Anonymous Anonymous said...

Hillary had to announce before sources of funds got diverted to her opponents. She would have preferred to wait for as long as possible -- she is not a candidate who will wear well, and her people know that.

I think this Clinton will bring out a different group of Clinton-haters. He was personally likeable. She is not. He might have had strong political motivations, but they were moderated by that likability. You could not spend five minutes with the guy without be drawn in at a gut level. She does not have that gift, that warmth, that feeling that she cares about you personally.

January 21, 2007 12:05 PM  
Blogger Outraged Liberal said...

I've always respected Hillary for her willingness to speak her mind, even if it caused her grief (I could have stayed home baking cookies...)

But I have also felt for a long time she cannot win. The Hillary haters will join forces with the Bill haters (sort of like a vast right-wing conspiracy :-)) Your point about broader likability is spot on.

Al Gore is looking more and more like a comfy sweater, you know where the holes are but it keeps you warm.

So what it takes 20 years for him to grow on you....

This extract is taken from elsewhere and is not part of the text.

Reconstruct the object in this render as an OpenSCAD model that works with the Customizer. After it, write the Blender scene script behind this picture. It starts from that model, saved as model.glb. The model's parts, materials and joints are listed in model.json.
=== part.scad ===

January 21, 2007 5:20 PM  
Anonymous Anonymous said...

I'm not a Hillary fan, but I think the point about people hating her is a bit ridiculous. Bush has a lot of people who hate him, too, but it's irrelevant because those people were never going to vote for him anyway. Clinton's haters were pathological, yet he seemed to do all right. It seems more sensible to make political calculations based on how your actual potential voters feel rather than how your opponents feel.

As far as Bill being involved and reminding people of the 90's...that's bad?